**What is asked**
Go through the records below line by line. Count the lines with "pose" and give the count alone.

**Supplied material**
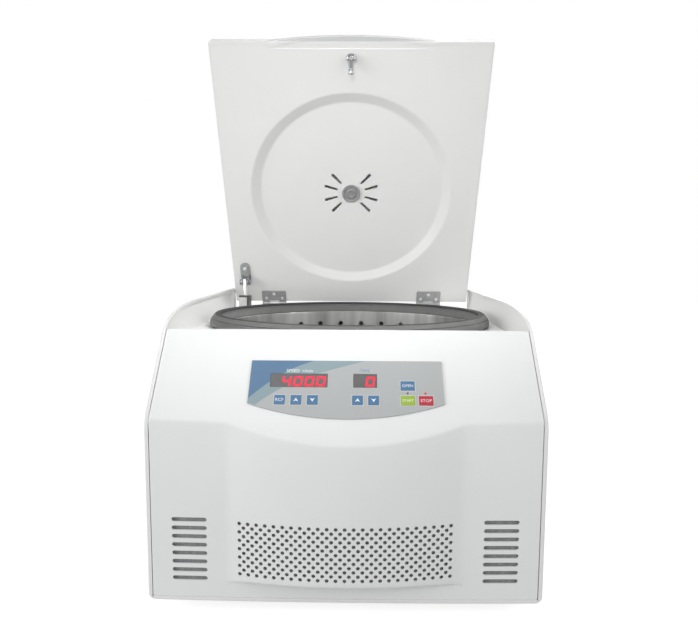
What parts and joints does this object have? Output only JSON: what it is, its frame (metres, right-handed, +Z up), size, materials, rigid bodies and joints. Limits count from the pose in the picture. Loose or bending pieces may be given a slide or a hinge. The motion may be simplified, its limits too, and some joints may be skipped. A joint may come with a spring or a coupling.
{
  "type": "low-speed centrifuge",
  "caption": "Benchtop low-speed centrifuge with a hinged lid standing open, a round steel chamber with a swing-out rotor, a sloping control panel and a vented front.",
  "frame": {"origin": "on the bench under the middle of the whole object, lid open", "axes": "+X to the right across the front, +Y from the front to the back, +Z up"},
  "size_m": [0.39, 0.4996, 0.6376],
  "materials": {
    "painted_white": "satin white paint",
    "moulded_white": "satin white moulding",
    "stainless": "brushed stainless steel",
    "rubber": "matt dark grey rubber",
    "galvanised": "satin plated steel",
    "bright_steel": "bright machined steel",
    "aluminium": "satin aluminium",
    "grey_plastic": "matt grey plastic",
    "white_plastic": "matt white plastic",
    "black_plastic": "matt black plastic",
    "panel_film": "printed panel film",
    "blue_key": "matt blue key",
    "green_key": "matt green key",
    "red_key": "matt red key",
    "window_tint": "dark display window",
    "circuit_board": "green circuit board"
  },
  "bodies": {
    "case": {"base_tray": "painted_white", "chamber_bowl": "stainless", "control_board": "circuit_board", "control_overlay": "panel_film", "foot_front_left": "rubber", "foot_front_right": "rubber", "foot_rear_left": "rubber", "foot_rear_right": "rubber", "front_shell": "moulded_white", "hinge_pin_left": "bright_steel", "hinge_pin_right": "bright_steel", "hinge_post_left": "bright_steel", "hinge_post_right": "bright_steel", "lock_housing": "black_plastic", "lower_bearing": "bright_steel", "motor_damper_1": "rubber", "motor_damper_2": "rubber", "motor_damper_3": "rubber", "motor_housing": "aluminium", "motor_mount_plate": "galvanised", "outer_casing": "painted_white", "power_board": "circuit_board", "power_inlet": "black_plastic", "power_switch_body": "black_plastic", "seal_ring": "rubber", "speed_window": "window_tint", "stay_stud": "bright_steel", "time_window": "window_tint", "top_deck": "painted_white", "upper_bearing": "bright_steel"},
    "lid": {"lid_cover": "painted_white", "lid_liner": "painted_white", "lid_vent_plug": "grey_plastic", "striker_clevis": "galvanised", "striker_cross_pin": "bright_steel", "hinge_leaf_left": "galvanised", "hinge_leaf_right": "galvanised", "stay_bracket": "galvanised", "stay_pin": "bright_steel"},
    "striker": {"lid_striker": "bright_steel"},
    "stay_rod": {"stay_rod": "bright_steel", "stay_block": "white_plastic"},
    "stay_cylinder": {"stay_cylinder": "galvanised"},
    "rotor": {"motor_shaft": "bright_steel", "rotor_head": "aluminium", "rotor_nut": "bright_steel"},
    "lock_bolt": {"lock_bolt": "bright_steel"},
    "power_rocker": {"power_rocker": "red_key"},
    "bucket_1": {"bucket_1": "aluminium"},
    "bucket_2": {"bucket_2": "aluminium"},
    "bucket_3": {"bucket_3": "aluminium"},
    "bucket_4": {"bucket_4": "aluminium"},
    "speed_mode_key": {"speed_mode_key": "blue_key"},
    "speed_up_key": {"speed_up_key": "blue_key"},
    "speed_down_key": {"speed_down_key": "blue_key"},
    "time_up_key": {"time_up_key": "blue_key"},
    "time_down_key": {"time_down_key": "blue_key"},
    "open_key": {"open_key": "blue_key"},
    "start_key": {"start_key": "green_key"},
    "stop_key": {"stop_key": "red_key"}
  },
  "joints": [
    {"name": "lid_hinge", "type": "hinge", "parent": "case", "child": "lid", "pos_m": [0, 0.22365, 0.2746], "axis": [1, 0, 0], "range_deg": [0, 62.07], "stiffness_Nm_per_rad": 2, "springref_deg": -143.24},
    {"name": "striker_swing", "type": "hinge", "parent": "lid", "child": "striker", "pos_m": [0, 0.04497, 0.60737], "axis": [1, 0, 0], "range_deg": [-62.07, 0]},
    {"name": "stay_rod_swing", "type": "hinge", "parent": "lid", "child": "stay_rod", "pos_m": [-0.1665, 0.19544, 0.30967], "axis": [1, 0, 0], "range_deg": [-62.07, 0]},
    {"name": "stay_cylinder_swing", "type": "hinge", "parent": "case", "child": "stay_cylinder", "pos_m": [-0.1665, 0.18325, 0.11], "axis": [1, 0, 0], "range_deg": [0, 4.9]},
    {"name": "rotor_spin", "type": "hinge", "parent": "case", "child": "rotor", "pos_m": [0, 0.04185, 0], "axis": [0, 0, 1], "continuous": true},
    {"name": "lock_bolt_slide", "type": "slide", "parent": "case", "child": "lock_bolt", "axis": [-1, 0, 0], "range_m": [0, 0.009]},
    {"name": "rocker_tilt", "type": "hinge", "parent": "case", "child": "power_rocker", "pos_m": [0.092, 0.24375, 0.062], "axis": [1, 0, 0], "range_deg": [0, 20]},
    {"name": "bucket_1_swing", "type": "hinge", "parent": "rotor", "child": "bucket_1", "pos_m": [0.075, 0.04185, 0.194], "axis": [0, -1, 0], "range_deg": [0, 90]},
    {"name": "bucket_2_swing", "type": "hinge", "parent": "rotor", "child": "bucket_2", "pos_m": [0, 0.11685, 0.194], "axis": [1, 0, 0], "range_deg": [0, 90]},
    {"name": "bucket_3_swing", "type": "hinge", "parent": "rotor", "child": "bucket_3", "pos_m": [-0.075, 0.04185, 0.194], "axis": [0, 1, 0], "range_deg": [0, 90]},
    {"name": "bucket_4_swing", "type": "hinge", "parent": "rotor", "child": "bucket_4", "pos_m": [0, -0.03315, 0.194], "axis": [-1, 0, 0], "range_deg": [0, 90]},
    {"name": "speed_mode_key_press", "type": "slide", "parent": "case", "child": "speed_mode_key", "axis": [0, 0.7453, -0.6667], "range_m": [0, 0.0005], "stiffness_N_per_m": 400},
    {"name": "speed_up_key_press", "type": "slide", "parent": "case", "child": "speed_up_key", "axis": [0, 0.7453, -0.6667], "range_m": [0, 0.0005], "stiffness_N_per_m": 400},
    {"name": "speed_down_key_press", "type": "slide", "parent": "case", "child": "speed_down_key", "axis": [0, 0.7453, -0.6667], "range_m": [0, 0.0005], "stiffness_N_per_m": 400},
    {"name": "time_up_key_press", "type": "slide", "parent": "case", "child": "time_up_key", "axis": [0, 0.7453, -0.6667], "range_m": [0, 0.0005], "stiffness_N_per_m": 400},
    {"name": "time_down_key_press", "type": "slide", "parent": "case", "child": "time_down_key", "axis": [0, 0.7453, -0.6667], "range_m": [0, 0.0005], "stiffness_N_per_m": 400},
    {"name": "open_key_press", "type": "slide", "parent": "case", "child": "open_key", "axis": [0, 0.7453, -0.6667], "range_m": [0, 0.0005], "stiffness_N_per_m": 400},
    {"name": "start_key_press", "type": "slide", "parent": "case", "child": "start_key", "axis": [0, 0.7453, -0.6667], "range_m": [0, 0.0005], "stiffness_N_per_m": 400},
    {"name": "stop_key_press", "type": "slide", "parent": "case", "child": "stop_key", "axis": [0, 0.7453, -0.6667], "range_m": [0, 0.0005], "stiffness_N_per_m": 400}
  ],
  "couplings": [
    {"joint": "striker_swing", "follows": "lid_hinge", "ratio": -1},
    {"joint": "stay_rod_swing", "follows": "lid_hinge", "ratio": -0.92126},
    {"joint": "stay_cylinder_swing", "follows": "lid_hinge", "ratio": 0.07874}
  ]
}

* * *

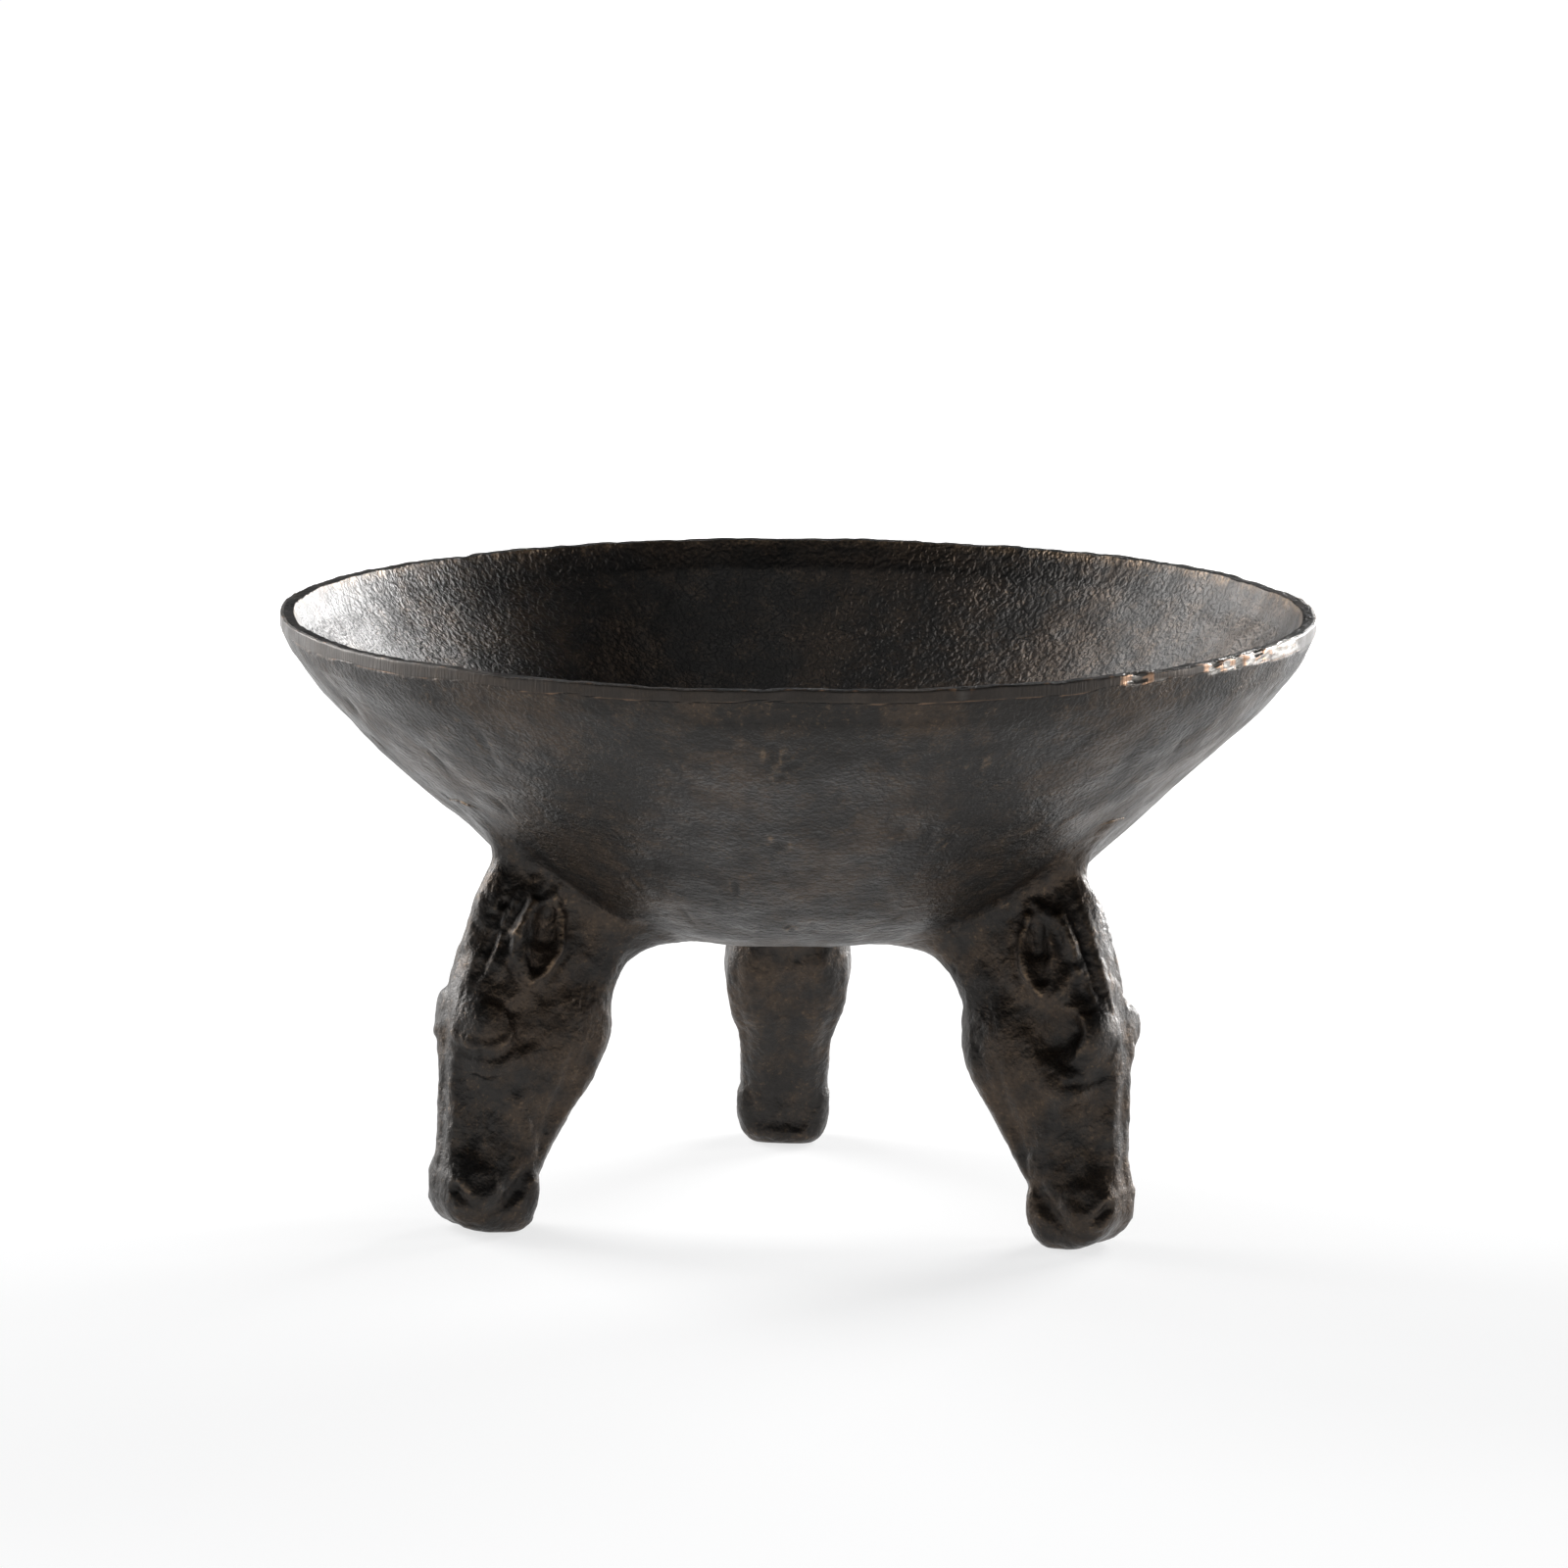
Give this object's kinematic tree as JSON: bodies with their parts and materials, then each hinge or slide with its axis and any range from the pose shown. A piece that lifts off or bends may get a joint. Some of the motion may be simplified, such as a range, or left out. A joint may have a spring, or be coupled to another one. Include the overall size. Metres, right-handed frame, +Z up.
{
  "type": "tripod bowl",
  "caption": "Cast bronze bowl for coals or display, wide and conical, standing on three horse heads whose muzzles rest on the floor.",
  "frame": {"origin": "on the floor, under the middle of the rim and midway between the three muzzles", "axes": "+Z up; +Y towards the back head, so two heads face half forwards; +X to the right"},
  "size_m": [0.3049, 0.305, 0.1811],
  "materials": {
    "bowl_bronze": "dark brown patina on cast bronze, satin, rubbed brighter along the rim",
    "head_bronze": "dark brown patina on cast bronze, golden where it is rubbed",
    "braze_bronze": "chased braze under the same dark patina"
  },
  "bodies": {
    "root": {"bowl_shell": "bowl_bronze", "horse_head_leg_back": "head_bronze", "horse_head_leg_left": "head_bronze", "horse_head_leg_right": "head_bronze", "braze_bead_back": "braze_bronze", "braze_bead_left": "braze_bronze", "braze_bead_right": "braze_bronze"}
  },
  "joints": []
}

**Expected output**
2